=== TASK REQUIREMENTS ===
The entries below contain a line with "if shape.isNull() or" and a line with "cad_parts[node].hide_render = cad_parts[node].hide_viewport". Quote exactly those two lines and all lines between them.

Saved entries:
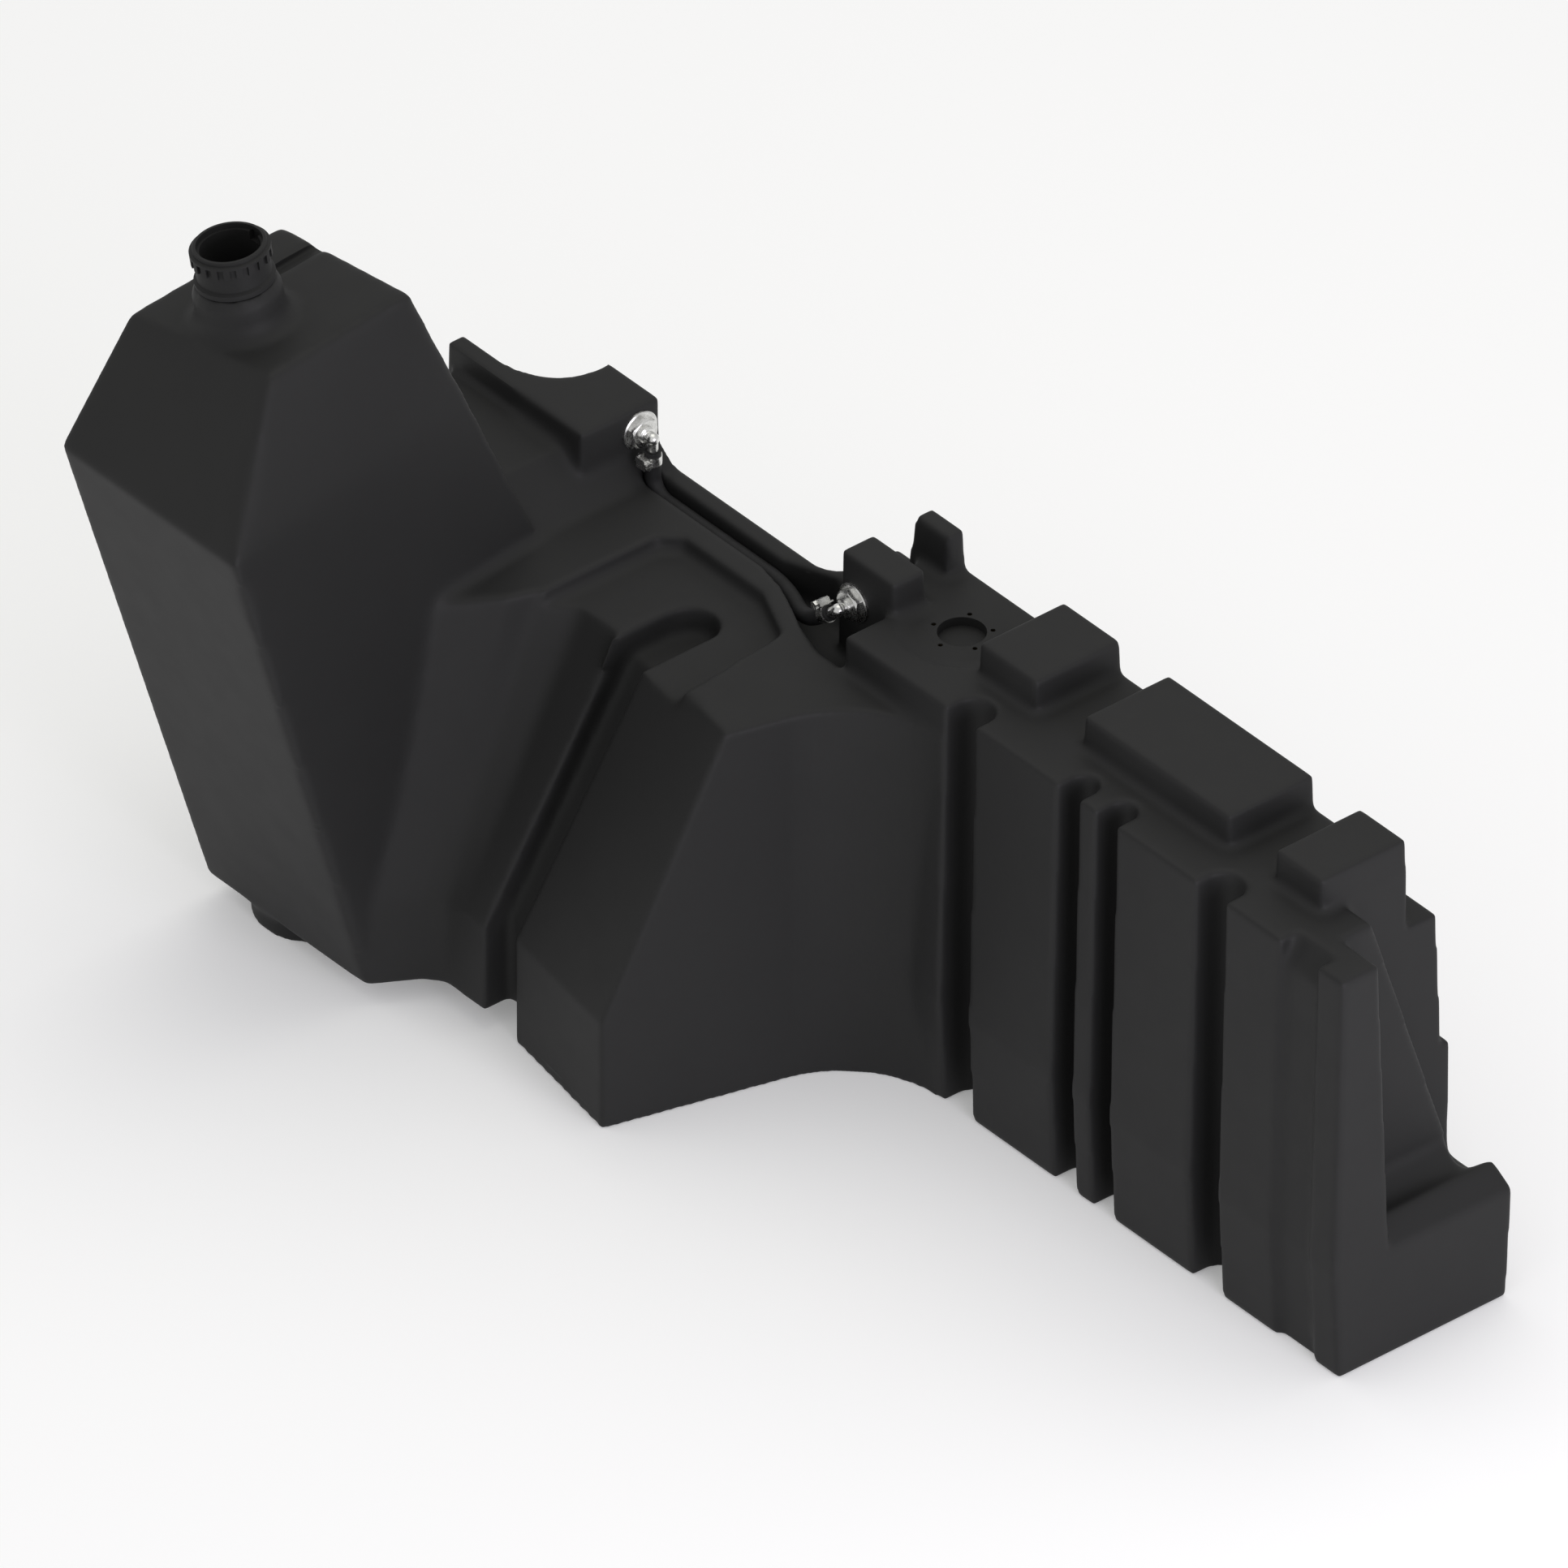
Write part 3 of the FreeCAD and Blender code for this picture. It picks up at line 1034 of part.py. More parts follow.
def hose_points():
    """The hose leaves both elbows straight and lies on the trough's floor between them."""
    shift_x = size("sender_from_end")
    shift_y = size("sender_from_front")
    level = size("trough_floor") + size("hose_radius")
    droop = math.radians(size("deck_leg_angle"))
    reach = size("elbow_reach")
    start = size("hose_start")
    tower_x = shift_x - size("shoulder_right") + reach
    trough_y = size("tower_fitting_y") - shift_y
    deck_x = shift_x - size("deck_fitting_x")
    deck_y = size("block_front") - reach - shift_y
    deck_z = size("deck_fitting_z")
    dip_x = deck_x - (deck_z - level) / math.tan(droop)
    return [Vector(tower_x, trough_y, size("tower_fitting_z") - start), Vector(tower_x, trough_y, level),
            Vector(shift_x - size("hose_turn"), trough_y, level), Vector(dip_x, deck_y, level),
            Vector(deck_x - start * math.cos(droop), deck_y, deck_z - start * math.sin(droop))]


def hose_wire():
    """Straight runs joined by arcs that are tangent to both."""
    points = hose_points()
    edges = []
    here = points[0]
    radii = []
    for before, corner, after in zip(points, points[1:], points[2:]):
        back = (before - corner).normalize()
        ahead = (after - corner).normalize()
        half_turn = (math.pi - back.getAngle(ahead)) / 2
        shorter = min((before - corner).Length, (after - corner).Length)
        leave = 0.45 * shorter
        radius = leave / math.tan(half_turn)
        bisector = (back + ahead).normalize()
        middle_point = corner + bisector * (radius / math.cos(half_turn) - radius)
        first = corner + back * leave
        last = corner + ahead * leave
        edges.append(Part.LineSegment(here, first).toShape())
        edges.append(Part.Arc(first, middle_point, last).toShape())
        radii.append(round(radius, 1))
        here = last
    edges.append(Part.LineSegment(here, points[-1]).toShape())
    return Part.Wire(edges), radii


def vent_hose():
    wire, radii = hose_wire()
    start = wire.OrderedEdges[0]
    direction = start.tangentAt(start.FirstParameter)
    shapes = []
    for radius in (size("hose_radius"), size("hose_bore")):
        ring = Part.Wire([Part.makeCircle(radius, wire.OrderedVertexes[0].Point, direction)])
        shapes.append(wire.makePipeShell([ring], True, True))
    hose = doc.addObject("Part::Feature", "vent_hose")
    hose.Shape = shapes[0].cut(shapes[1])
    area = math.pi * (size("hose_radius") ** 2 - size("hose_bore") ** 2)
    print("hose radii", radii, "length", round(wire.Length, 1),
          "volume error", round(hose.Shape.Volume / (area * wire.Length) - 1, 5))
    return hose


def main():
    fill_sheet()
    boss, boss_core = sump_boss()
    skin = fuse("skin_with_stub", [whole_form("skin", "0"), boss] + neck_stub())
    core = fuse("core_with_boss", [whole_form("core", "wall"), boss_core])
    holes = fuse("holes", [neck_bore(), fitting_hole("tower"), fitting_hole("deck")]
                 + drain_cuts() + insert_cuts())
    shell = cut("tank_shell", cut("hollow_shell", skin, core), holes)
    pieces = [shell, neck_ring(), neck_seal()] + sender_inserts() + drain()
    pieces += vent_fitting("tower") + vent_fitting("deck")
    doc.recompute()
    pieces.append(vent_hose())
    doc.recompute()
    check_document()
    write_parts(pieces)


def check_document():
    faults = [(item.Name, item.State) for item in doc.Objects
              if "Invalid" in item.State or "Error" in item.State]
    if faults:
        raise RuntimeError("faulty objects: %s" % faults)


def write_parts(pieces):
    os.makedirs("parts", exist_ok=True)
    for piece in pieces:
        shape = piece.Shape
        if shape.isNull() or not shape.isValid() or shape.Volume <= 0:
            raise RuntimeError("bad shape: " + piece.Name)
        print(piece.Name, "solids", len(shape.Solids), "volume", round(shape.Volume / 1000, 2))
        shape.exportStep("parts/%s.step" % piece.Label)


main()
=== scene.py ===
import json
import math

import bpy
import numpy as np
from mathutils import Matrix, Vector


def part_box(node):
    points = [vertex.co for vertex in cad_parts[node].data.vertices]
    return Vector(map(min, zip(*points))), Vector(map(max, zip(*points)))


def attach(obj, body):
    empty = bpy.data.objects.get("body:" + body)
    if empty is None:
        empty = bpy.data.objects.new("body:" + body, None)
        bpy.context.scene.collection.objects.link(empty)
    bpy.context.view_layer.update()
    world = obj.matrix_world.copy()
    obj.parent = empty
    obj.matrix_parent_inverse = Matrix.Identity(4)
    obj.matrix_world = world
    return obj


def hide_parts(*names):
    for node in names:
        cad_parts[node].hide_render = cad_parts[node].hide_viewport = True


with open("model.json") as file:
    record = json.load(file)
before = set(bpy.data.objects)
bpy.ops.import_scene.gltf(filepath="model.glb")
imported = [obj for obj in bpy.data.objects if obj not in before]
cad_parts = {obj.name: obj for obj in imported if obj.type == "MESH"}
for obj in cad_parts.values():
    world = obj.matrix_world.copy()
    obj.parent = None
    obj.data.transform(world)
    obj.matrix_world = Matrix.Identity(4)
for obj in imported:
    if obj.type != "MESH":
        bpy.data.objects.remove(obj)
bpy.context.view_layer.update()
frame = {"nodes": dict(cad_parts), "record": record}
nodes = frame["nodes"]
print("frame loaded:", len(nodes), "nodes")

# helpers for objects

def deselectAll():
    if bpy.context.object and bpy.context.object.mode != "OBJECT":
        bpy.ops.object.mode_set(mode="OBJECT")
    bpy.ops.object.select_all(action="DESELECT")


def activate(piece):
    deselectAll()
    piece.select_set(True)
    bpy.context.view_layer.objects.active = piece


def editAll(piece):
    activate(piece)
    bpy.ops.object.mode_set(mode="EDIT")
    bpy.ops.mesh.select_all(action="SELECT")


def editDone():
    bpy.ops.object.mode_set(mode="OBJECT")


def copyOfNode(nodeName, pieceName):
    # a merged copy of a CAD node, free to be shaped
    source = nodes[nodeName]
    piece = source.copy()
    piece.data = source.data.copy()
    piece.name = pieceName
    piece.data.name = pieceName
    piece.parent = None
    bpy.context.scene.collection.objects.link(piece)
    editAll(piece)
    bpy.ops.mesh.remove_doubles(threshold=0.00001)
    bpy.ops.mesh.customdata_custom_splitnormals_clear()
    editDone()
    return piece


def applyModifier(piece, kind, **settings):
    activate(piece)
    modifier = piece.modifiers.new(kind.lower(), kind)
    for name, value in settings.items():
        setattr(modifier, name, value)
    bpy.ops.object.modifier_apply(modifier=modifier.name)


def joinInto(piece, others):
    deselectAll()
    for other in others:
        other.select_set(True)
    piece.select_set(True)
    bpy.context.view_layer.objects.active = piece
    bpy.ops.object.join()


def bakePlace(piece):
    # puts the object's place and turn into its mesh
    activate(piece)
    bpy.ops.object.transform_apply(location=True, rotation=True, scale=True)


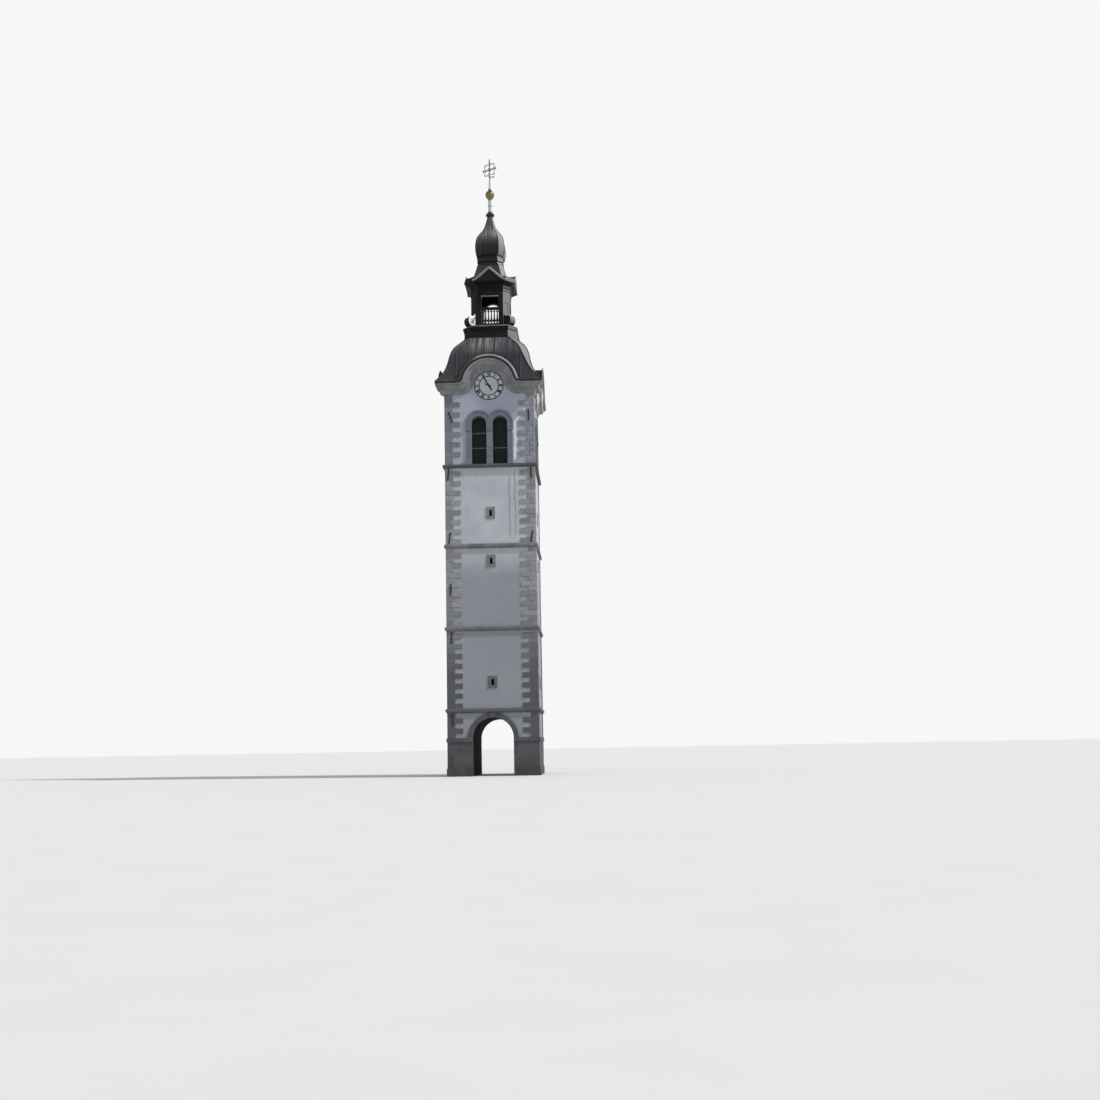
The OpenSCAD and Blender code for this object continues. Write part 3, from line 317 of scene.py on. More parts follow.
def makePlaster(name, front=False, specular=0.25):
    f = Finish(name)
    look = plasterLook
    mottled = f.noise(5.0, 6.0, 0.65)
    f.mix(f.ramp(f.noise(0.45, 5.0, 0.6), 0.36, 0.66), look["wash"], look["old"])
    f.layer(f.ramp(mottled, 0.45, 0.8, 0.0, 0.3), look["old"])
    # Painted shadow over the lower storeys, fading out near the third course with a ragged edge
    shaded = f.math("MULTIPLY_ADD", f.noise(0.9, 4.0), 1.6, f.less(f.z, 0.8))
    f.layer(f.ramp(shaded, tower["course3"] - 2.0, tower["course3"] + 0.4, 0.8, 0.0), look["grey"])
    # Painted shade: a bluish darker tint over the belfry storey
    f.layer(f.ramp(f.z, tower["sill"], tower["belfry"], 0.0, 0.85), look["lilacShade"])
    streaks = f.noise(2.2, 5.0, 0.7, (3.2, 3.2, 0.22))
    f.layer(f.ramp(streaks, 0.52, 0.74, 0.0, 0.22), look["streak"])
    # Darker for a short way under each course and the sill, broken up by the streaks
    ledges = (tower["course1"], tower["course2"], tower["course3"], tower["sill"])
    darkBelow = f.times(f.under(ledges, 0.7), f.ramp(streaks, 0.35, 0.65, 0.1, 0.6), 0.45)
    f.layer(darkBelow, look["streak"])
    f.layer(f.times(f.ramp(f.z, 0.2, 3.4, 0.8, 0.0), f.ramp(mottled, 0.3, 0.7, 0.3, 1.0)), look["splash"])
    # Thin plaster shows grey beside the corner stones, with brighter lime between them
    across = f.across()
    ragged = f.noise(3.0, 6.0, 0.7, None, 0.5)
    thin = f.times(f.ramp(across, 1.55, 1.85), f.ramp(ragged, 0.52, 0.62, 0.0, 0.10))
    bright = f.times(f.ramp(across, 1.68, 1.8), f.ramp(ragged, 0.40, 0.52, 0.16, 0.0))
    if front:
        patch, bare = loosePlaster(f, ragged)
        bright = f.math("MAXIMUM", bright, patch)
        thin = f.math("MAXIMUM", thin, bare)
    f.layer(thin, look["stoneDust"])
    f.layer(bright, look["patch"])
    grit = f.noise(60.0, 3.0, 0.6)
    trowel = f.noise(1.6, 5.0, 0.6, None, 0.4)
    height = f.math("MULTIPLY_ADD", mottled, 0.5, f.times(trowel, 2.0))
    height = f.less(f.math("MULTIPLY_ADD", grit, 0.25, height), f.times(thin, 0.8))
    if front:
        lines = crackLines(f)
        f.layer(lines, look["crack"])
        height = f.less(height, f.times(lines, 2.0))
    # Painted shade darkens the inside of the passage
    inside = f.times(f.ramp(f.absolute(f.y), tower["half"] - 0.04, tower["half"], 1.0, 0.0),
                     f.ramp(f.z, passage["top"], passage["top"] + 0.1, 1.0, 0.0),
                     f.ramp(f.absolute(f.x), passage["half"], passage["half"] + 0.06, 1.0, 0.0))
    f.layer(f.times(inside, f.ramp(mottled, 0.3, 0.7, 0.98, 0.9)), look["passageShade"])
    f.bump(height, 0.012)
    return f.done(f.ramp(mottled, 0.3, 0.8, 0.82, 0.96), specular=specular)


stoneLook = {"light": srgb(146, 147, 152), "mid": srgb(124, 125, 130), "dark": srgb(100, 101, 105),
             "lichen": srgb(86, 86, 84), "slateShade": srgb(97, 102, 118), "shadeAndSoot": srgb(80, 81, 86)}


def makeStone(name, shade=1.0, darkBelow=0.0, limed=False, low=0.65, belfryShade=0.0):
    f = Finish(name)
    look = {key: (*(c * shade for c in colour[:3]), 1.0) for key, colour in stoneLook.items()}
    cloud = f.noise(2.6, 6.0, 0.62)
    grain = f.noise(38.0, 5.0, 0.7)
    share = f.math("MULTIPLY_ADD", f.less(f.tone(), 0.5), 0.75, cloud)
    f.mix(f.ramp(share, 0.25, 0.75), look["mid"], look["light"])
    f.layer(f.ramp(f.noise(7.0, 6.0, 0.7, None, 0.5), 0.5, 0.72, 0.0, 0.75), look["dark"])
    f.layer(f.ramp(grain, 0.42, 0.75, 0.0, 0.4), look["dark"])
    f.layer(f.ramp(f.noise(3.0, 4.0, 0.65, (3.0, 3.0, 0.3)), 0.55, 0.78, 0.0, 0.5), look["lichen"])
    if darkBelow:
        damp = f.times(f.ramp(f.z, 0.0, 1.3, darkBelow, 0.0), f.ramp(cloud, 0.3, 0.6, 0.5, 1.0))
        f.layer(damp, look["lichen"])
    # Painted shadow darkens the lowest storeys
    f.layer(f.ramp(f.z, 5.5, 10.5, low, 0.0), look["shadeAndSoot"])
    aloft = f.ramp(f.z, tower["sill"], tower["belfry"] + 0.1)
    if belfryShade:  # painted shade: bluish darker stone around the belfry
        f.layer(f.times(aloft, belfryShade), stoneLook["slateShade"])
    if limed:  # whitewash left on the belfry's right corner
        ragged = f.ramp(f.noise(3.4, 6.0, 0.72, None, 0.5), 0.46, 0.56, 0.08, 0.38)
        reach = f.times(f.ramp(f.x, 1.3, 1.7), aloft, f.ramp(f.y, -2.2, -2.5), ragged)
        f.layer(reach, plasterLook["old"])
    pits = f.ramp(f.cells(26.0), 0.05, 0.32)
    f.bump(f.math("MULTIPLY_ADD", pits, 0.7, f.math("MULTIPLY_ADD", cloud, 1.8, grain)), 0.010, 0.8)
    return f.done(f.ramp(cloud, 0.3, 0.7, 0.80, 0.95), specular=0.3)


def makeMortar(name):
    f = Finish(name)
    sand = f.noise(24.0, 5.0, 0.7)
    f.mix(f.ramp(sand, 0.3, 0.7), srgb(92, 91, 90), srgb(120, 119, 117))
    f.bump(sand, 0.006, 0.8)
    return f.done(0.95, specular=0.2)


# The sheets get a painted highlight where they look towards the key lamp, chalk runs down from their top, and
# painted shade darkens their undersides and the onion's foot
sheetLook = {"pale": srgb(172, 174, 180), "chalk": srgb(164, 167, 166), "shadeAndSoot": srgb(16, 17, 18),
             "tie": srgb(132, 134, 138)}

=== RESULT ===
        if shape.isNull() or not shape.isValid() or shape.Volume <= 0:
            raise RuntimeError("bad shape: " + piece.Name)
        print(piece.Name, "solids", len(shape.Solids), "volume", round(shape.Volume / 1000, 2))
        shape.exportStep("parts/%s.step" % piece.Label)


main()
=== scene.py ===
import json
import math

import bpy
import numpy as np
from mathutils import Matrix, Vector


def part_box(node):
    points = [vertex.co for vertex in cad_parts[node].data.vertices]
    return Vector(map(min, zip(*points))), Vector(map(max, zip(*points)))


def attach(obj, body):
    empty = bpy.data.objects.get("body:" + body)
    if empty is None:
        empty = bpy.data.objects.new("body:" + body, None)
        bpy.context.scene.collection.objects.link(empty)
    bpy.context.view_layer.update()
    world = obj.matrix_world.copy()
    obj.parent = empty
    obj.matrix_parent_inverse = Matrix.Identity(4)
    obj.matrix_world = world
    return obj


def hide_parts(*names):
    for node in names:
        cad_parts[node].hide_render = cad_parts[node].hide_viewport = True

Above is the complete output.